IN HAROLD PINTER there is no tendency to the moralistic italicizing that marks the American theater. He avoids exposition in the ordinary sense and is not seduced by affection for pieties. The Homecoming * is indeed difficult, and one of the most interesting works to reach New York in some time. It is acted and directed with such beauty and rightness that the gray monotony of the scene has an exhilarating effect upon the spirits. The immaculate dialogue has a life of its own, beyond the movement of the plot; it is an original contribution to the contemporary theater, a discovery in the use of language for the stage. Once you truly hear Pinter’s dialogue, you begin to hear it outside the theater, in the taxicabs, on the telephone. It is the poetry of bare, insistent repetition:


How are you Uncle?

Not bad. A bit tired.

Tired? I bet you’re tired. Where you been?

I’ve been to London Airport.

All the way up to London Airport?

Yes, all the way up there….

It may be that the justification for his dialogue lies in the strange statement of Ruth, the young woman of the play. “My lips move…Perhaps the fact that they move is more significant than the words which come through them. You must bear that…possibility…in mind.”

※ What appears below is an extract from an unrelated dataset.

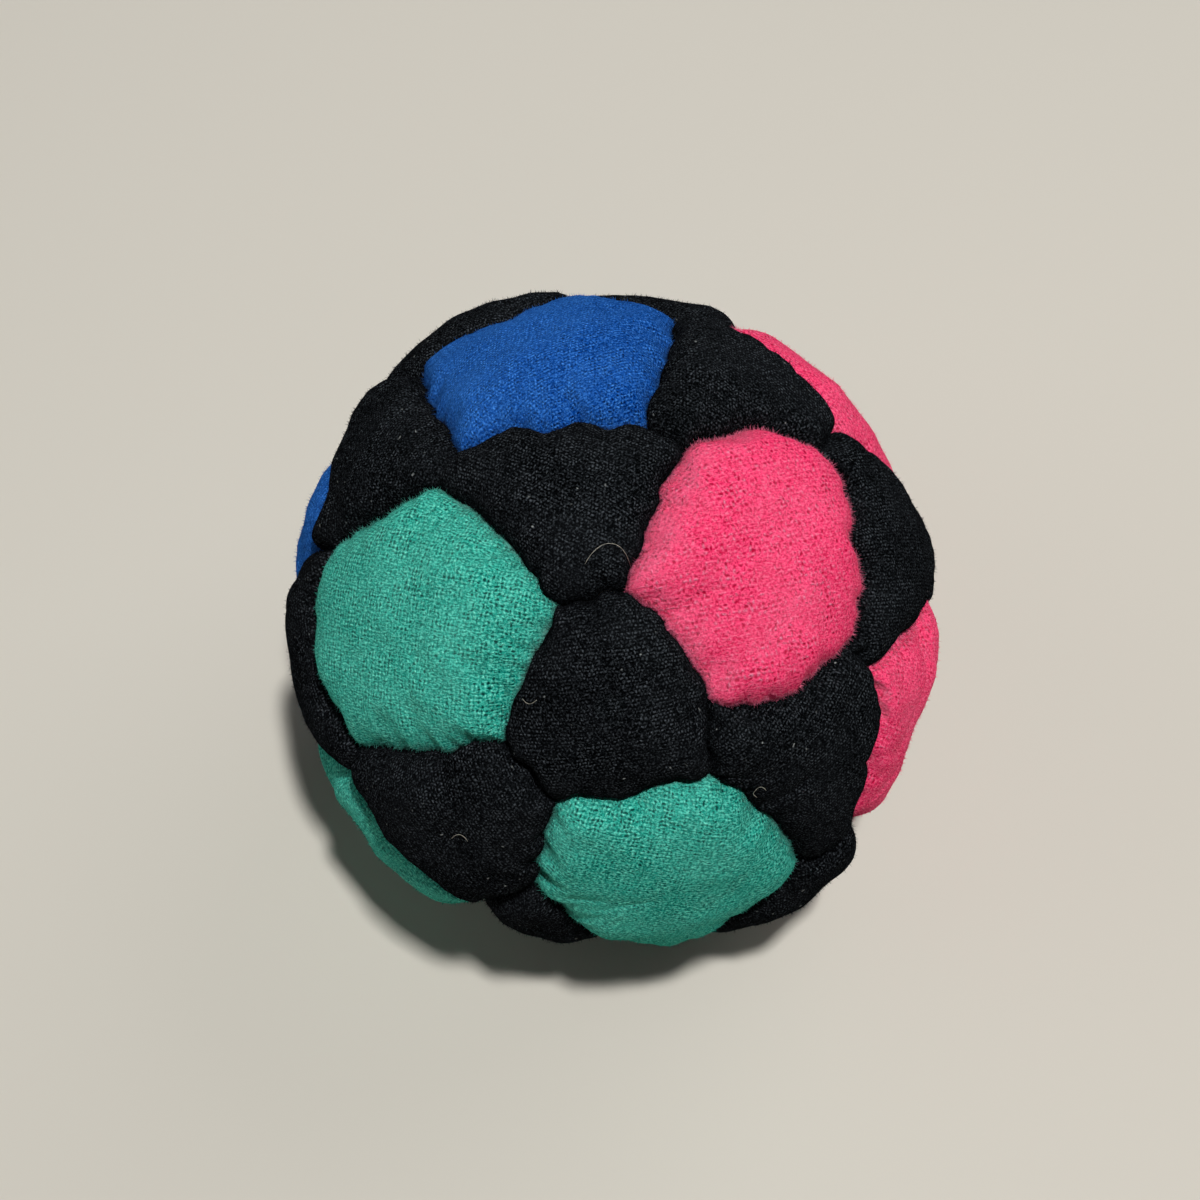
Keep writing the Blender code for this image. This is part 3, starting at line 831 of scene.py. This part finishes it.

Pinter is, like Beckett, an intensely masculine writer. The bareness, the plainness, the silences are not mere devices: they seem to be expressions of an imagination peculiarly stripped of decoration. Speech and movement are minimal; the setting is in many ways more important than the actual content of the dialogue. The flat in The Caretaker, the underground room in The Dumbwaiter are in themselves a great deal of the significance of the play. (I do not mean the way in which the settings are executed by stage designers, but the power the place has for Pinter.) In The Homecoming the four quarrelsome, unappetizing men live in a large, gray, nearly empty room, which gives on to a hall where one sees an oddly sinister, long stairway. The setting is extraordinarily provocative, even though it is empty, dusty, realistic—not in the least one of those expressionistic constructions. What the set represents, with the men lounging about in horrible discomfort and ugliness, is not bachelorhood but a domesticity that has declined and decayed. And indeed this is the house in which three sons were reared and in which the father’s brother-in-law also lived. There had been one woman, the wife and mother, Jessie. So the stairway led to the marital bed, to the room where the boys were yelled at and bathed and beaten and tucked into sleep. Now, empty cupboards, dirty glasses: you feel the gray sheets hidden upstairs and the grease in the oven. The two sons, Lenny and Joey, are strangely lingering on at home. The father Max and his bachelor brother Sam are also waiting, lingering.

Into this empty grayness the third son, Teddy, comes suddenly, with his wife, Ruth. Teddy is a “doctor of philosophy” at an American University. He and Ruth have three sons whom they have left at home. Ruth is laconic, cool, self-possessed. She is distant in manner and yet gives promise of the utmost availability. Indeed she had been a whore before her marriage and the plot of the play begins rather slowly to develop its shape. Ruth, entering the world of discontented men, does not represent hot biscuits, sofa covers, and curtains. Indeed she does not seem particularly gifted in the “domestic sciences.” Yet she is clearly some strange sort of wife-mother figure and the plot is merely her decision, taken in front of her husband and with his consent, to stay on in the house with the men, to clean and cook, and to be some sort of lover to each of the men, and “for a few hours in the evening,” to earn money by being a call-girl in the stable of one of the brothers. “She will have to pull her weight a little,” as her husband says.

IN ALL OF PINTER’S PLAYS, the more or less realistic core, the everyday cadence of the dialogue, invites the audience to strain for a realistic interpretation. It does not seem to me that this effort is wasted, even though the plot will never fill out entirely. For it is characteristic of these plays that they are not symbolic or distorted; they are instead prosaic, recognizable, but unexplained. The moving of the lips truly does mean more than what is said. You do not doubt that things are the way they are on the stage, but you do not know why they should be that way. In The Homecoming, the mind is asked to believe that Ruth would leave her husband and sons and stay with this disgruntled, unpromising group of men she has “come home to.” We are asked to believe that she would actually be a prostitute—and that her husband would consent to the “proposal.”

The dead mother, Jessie, who lives in the play as a dramatic absence is at one time described as a good mother and wife and at other times as “a slut” and “a bitch.” At the very end, Sam the brother-in-law tells of her infidelity with MacGregor, who had long ago worked in the butcher shop with Max. “MacGregor had Jessie in the back of my cab as I drove them along.” And Ruth, for instance, makes very clear demands in return for the money she will earn as a call-girl. What are the demands? They are the same currency in which husbands “pay” for the favors of their wives. “I’d need an awful lot,” Ruth says. “Otherwise I wouldn’t be content.” She wants an apartment with “conveniences.” And have we not been told recently that our poor President forfeited his life because Marina Oswald was denied the “conveniences” which are part of the sexual contract?


The acting of The Royal Shakespeare Company and the direction of Peter Hall are of such splendor that one cannot question anything. In the end, the play is profoundly suggestive of something we know to be true about men and women even if it cannot be reduced to “motivation.” Motivation is after all a conjecture and what you are told in art is a fact, a fact, however lonely and unsupported, that convinces.